Oleh: Made Supriatma, Peneliti dan jurnalis lepas. Saat ini bekerja sebagai visiting research dellow pada ISEAS-Yusof Ishak Institute, Singapura
Ketika terjadi protes-protes besar tentang Gaza dan Palestina di berbagai kampus di Amerika Serikat, salah satu yang disasar oleh para demonstran adalah uang-uang yang ditanam oleh pihak universitas. Para demonstran meminta penguasa universitas untuk menghentikan investasi mereka di Israel serta di perusahan-perusahan yang mendukung genosida penduduk Gaza.
Ini bukan pertama kali terjadi. Pada akhir 1960-an dan awal 1970-an, kampus-kampus dilanda protes anti-apartheid di Afrika Selatan. Saat itu, salah satu sasaran terpenting dari para pendemo — yang kebanyakan adalah mahasiswa dan para dosen — adalah investasi dari pihak universitas mereka belajar.
Universitas melakukan investasi?
Ya. Persis demikianlah adanya. Universitas-universitas di Amerika (yang saya ketahui), selain mendapatkan uang dari uang kuliah juga dari penghasilan lewat dana endowment atau dana abadi yang disumbangkan oleh para donatur. Bahkan kadang endowment ini hasilnya lebih besar dari pemasukan uang dari uang kuliah.

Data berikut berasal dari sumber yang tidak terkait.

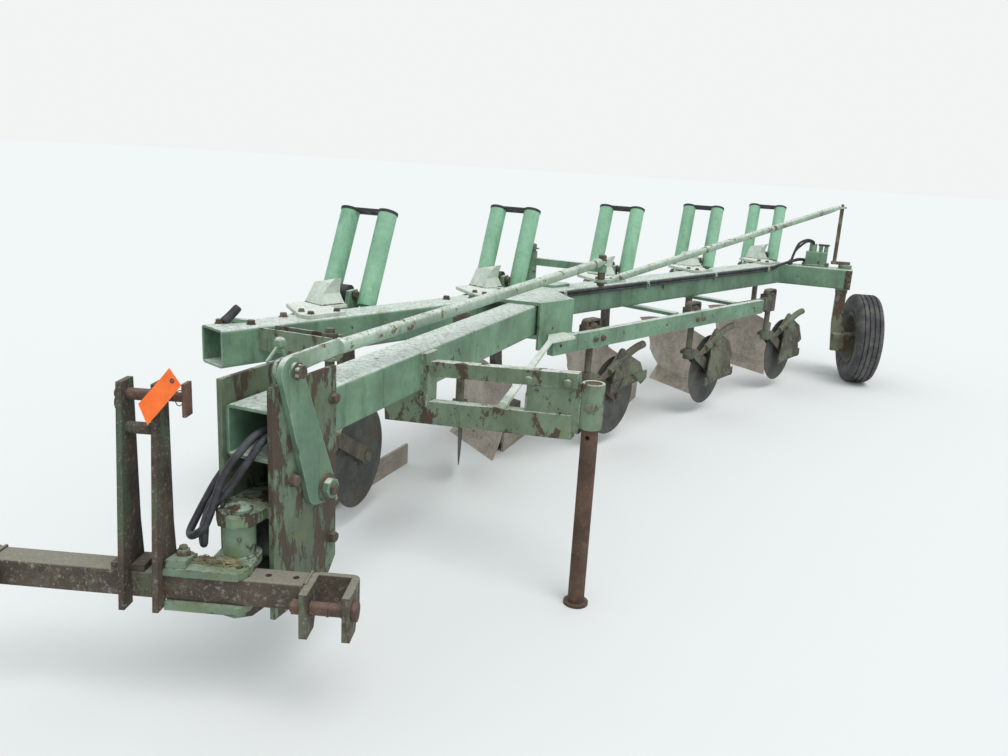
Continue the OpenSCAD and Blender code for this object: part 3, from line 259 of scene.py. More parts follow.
def rusted_steel(name, brown, dark, pale, lichen=None, cover=0.55, runs=0.35, tooth=1.0, crust=0.0,
                 bleach_and_top_light=0.45):
    """Hot-rolled or forged steel left outdoors: brown oxide in layers, dry, pitted and dull.

    Blotches are about 150 mm across and pits 5 to 10 mm; lichen or old paint clings in patches.
    crust is how much of a pale grey crust grows on it, in patches of spots about 6 mm across, and
    the last setting how much paler what faces up is made: partly sun fading, partly a painted
    highlight from above.
    """
    material, shader, node, where = new_finish(name)
    blotches, scale, pits = (node("TexNoise", dict(zip(NOISE, pattern))) for pattern in (
        (where, 6.0, 9.0, 0.66), (where, 44.0, 8.0, 0.75), (where, 140.0, 3.0, 0.6)))
    rounded = node("Bevel", {"Radius": 0.004}, samples=4)
    sky = node("SeparateXYZ", {"Vector": node("NewGeometry", out="Normal")}, out="Z")
    layers = [(blotches, 0.38, 0.62, 1.0, dark), (scale, 0.5, 0.72, 0.6, pale)]
    if lichen:
        falling = node("Mapping", {"Vector": where, "Scale": (1.0, 1.0, runs)})
        clinging = node("TexNoise", {"Vector": falling, "Scale": 7.0, "Detail": 10.0, "Roughness": 0.72})
        layers.append((clinging, cover, cover + 0.08, 0.85, lichen))
    # Paler where it faces up: partly sun fading, partly a painted highlight from above
    layers.append((sky, 0.35, 0.93, bleach_and_top_light, pale))
    if crust:
        spots = node("TexNoise", {"Vector": where, "Scale": 120.0, "Detail": 3.0, "Roughness": 0.6})
        patches = node("MapRange", {"Value": scale, "From Min": 0.46, "From Max": 0.6, "To Max": 0.1})
        layers.append((node("Math", {0: spots, 1: patches}, **PLUS), 0.64, 0.7, crust, "#a39f92"))
    colour = layered(node, brown, layers)
    height = node("Math", {0: scale, 1: pits}, **PLUS)
    lay_on(node, shader, colour, (scale, 0.62, 0.92), (height, 0.45 * tooth, 0.003), (pits, 0.82, 1.15), rounded)
    return material


def scoured_board_steel(name):
    """Soft-centre plough steel, once scoured bright by the soil and now under a thin dry rust.

    The soil's scratches run along the board, 3 to 6 mm apart, and dust dries on it in clouds.
    """
    material, shader, node, where = new_finish(name)
    clouds = node("TexNoise", {"Vector": where, "Scale": 4.5, "Detail": 9.0, "Roughness": 0.68})
    drawn = node("Mapping", {"Vector": where, "Rotation": (0.0, 0.25, 0.6), "Scale": (0.5, 0.12, 1.0)})
    scratches = node("TexNoise", {"Vector": drawn, "Scale": 90.0, "Detail": 6.0, "Roughness": 0.7})
    spots = node("TexNoise", {"Vector": where, "Scale": 60.0, "Detail": 7.0, "Roughness": 0.75})
    colour = layered(node, "#a89f92", [(clouds, 0.36, 0.64, 1.0, "#877e73")])
    colour = layered(node, colour, [(scratches, 0.45, 0.7, 0.55, "#c0b6a9")], {})
    colour = layered(node, colour, [(spots, 0.56, 0.66, 0.6, "#6a5444")])
    shader.inputs["Metallic"].default_value = 0.35
    height = node("Math", {0: scratches, 1: spots}, **PLUS)
    rounded = node("Bevel", {"Radius": 0.002}, samples=4)
    lay_on(node, shader, colour, (clouds, 0.4, 0.68), (height, 0.2, 0.002), round_edges=rounded)
    return material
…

Yang menjadi donatur biasanya adalah para alumni atau perusahan-perusahan yang didirikan oleh para alumni. Dana-dana ini dihimpun dalam dana abadi dan itulah yang diinvestasikan dalam bentuk saham, obligasi, dan surat-surat berharga lainnya. Dari situlah universitas melakukan pengembangan — mulai dari membangun dan memelihara gedung-gedung, membeayai riset, dan bahkan memberikan beasiswa.